WHAT THE EXERCISE ASKS: Print the data exactly, leaving nothing out.

MATERIAL:
# # # #
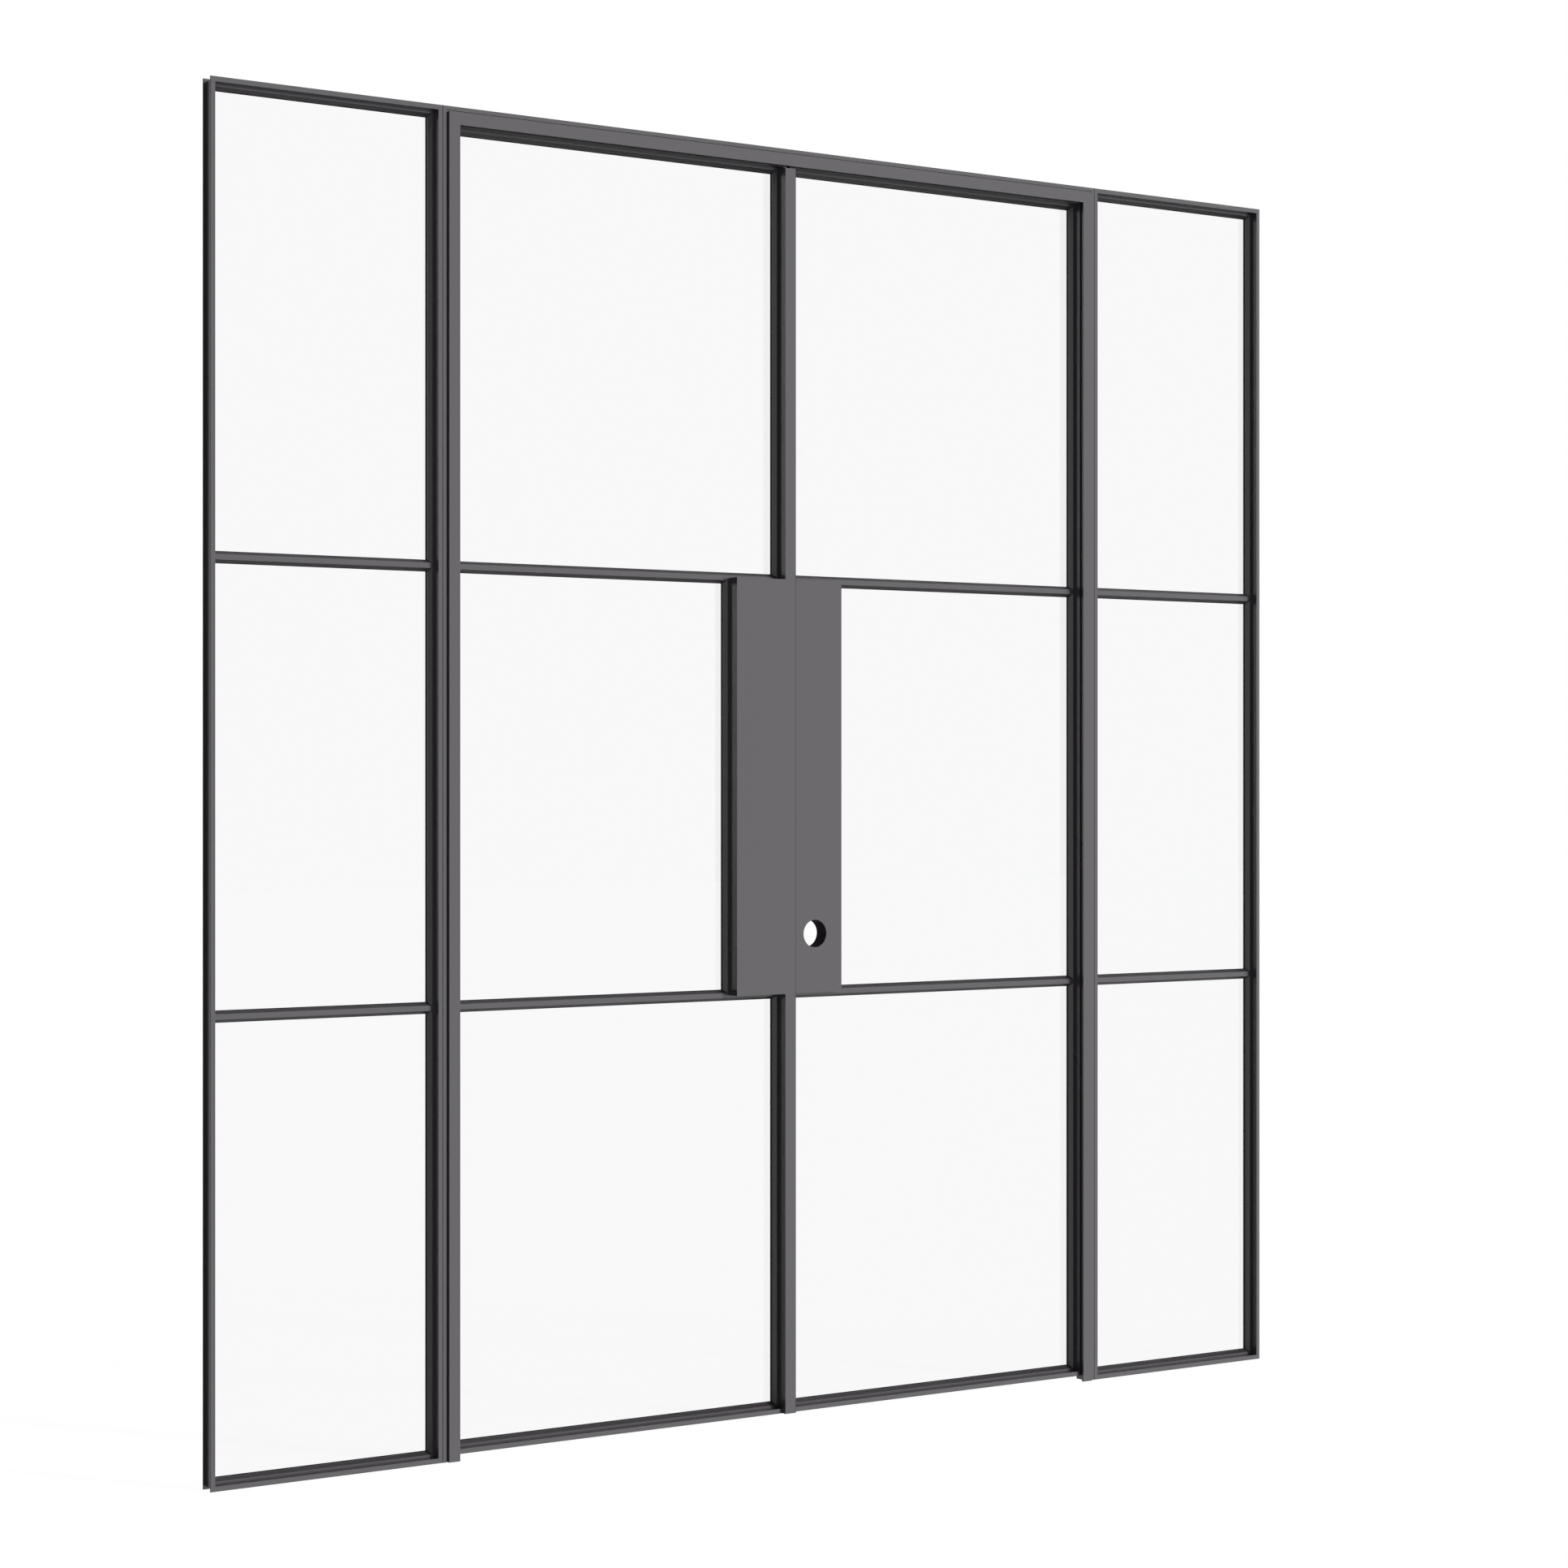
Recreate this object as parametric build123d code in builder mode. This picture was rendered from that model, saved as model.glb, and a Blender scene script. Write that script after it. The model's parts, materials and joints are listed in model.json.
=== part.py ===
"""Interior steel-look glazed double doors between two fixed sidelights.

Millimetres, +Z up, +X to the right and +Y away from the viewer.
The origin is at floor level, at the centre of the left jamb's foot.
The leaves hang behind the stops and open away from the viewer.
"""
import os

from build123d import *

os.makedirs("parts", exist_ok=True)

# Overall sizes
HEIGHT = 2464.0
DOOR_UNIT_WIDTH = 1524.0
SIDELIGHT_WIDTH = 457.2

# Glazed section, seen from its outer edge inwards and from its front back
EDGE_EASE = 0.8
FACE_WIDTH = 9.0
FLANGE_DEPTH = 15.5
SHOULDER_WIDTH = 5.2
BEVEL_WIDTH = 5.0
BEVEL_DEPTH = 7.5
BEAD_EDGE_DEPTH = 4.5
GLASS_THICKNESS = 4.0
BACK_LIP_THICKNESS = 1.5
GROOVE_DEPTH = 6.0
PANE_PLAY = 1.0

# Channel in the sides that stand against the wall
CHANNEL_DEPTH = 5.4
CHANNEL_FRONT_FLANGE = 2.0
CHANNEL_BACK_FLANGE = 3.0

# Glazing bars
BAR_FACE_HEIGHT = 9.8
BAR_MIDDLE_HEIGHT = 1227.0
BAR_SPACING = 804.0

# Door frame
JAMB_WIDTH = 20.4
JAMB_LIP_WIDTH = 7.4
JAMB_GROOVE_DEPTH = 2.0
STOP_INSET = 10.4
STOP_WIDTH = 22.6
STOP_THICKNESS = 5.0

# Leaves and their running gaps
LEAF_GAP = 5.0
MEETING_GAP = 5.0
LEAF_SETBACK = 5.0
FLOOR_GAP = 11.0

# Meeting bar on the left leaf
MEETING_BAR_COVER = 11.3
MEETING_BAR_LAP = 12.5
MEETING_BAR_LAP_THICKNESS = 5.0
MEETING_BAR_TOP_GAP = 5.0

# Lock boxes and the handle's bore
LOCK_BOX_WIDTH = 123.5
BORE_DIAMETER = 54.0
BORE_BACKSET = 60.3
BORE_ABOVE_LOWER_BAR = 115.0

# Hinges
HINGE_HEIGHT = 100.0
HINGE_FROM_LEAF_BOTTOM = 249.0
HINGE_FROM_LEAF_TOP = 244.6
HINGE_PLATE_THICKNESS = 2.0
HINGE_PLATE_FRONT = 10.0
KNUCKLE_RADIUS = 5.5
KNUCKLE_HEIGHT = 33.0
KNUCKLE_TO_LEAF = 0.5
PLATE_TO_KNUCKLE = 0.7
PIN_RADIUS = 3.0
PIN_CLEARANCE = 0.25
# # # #
ANSWER FOR THE TASK:
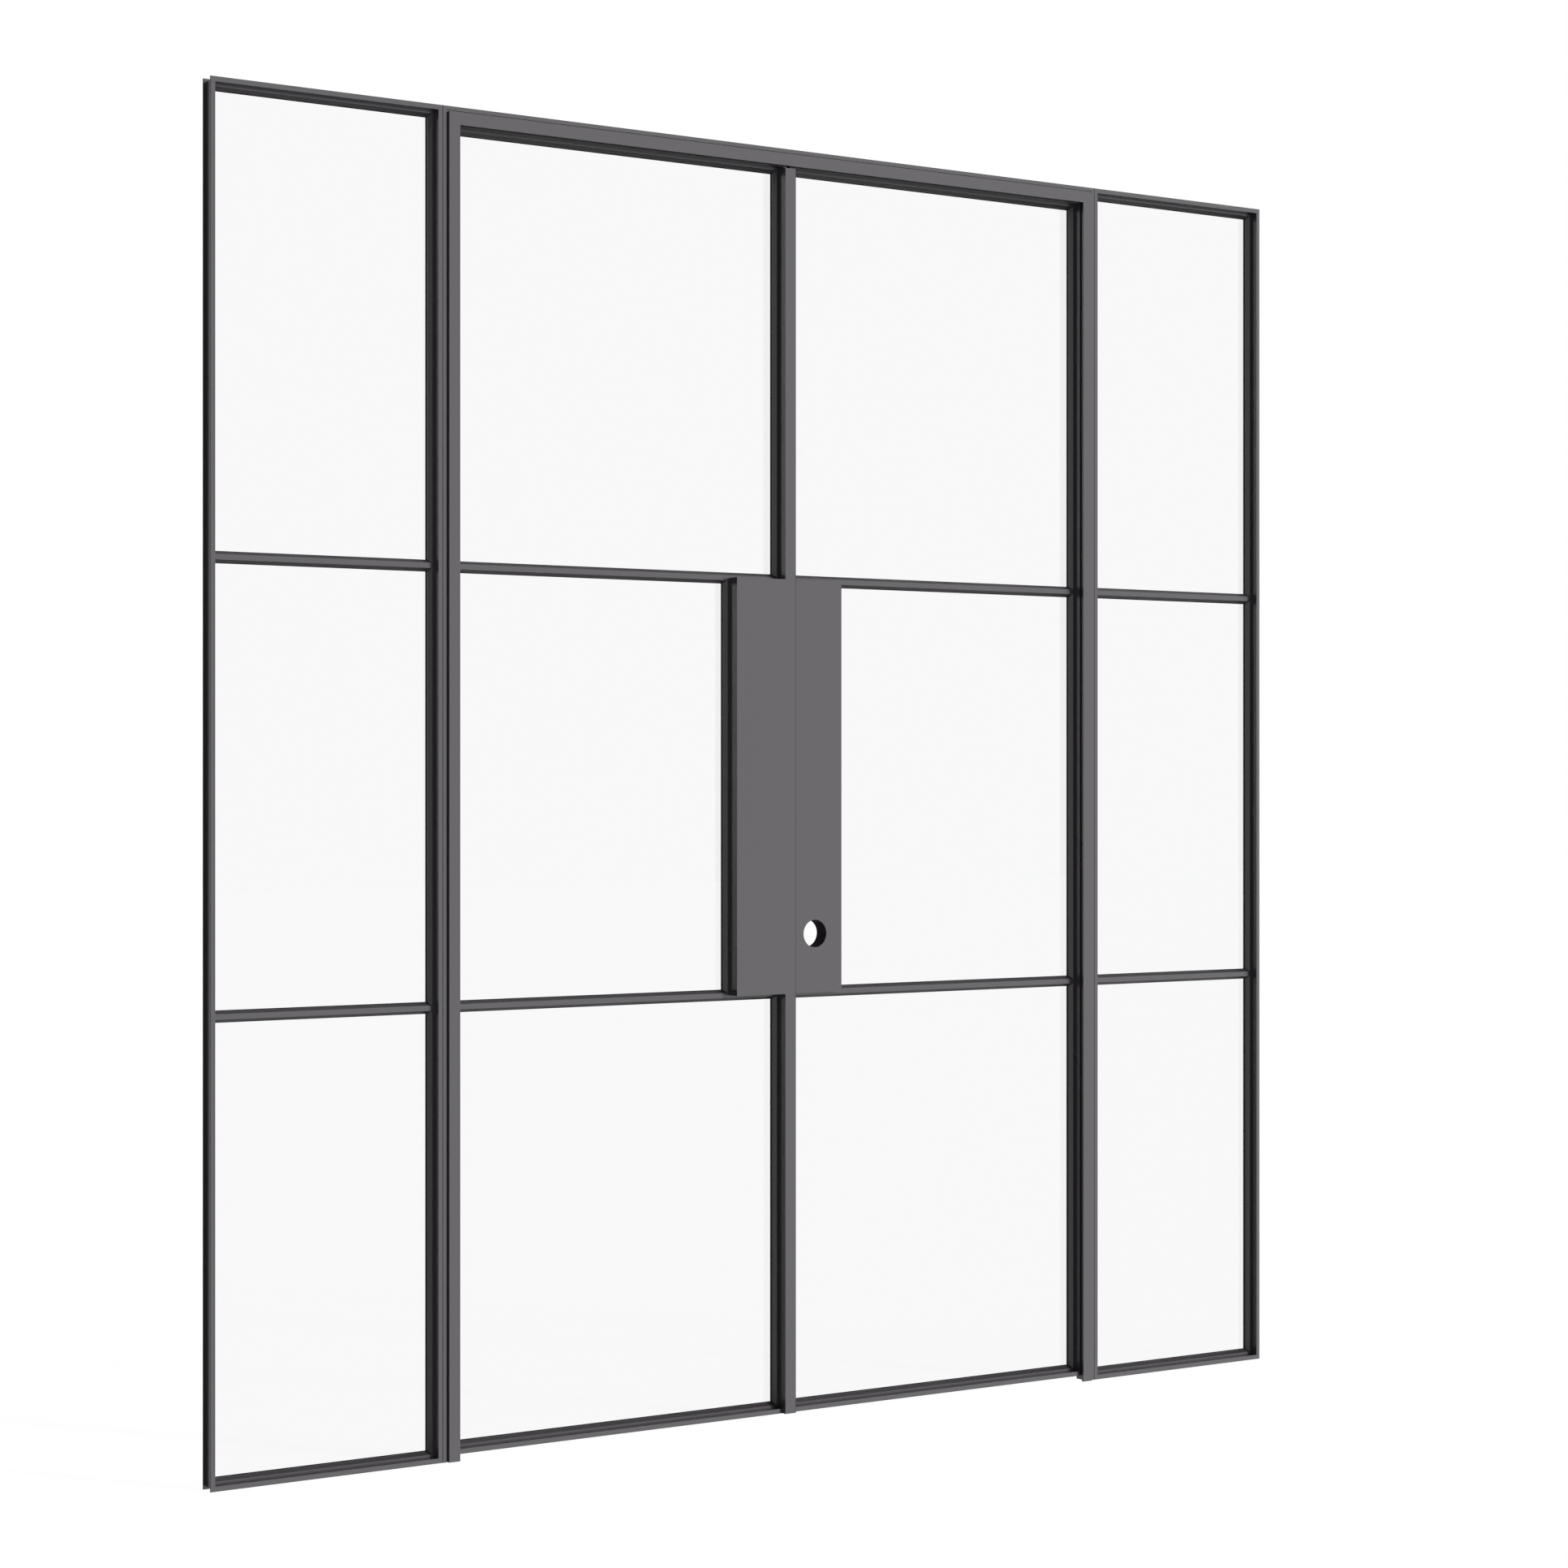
Recreate this object as parametric build123d code in builder mode. This picture was rendered from that model, saved as model.glb, and a Blender scene script. Write that script after it. The model's parts, materials and joints are listed in model.json.
=== part.py ===
"""Interior steel-look glazed double doors between two fixed sidelights.

Millimetres, +Z up, +X to the right and +Y away from the viewer.
The origin is at floor level, at the centre of the left jamb's foot.
The leaves hang behind the stops and open away from the viewer.
"""
import os

from build123d import *

os.makedirs("parts", exist_ok=True)

# Overall sizes
HEIGHT = 2464.0
DOOR_UNIT_WIDTH = 1524.0
SIDELIGHT_WIDTH = 457.2

# Glazed section, seen from its outer edge inwards and from its front back
EDGE_EASE = 0.8
FACE_WIDTH = 9.0
FLANGE_DEPTH = 15.5
SHOULDER_WIDTH = 5.2
BEVEL_WIDTH = 5.0
BEVEL_DEPTH = 7.5
BEAD_EDGE_DEPTH = 4.5
GLASS_THICKNESS = 4.0
BACK_LIP_THICKNESS = 1.5
GROOVE_DEPTH = 6.0
PANE_PLAY = 1.0

# Channel in the sides that stand against the wall
CHANNEL_DEPTH = 5.4
CHANNEL_FRONT_FLANGE = 2.0
CHANNEL_BACK_FLANGE = 3.0

# Glazing bars
BAR_FACE_HEIGHT = 9.8
BAR_MIDDLE_HEIGHT = 1227.0
BAR_SPACING = 804.0

# Door frame
JAMB_WIDTH = 20.4
JAMB_LIP_WIDTH = 7.4
JAMB_GROOVE_DEPTH = 2.0
STOP_INSET = 10.4
STOP_WIDTH = 22.6
STOP_THICKNESS = 5.0

# Leaves and their running gaps
LEAF_GAP = 5.0
MEETING_GAP = 5.0
LEAF_SETBACK = 5.0
FLOOR_GAP = 11.0

# Meeting bar on the left leaf
MEETING_BAR_COVER = 11.3
MEETING_BAR_LAP = 12.5
MEETING_BAR_LAP_THICKNESS = 5.0
MEETING_BAR_TOP_GAP = 5.0

# Lock boxes and the handle's bore
LOCK_BOX_WIDTH = 123.5
BORE_DIAMETER = 54.0
BORE_BACKSET = 60.3
BORE_ABOVE_LOWER_BAR = 115.0

# Hinges
HINGE_HEIGHT = 100.0
HINGE_FROM_LEAF_BOTTOM = 249.0
HINGE_FROM_LEAF_TOP = 244.6
HINGE_PLATE_THICKNESS = 2.0
HINGE_PLATE_FRONT = 10.0
KNUCKLE_RADIUS = 5.5
KNUCKLE_HEIGHT = 33.0
KNUCKLE_TO_LEAF = 0.5
PLATE_TO_KNUCKLE = 0.7
PIN_RADIUS = 3.0
PIN_CLEARANCE = 0.25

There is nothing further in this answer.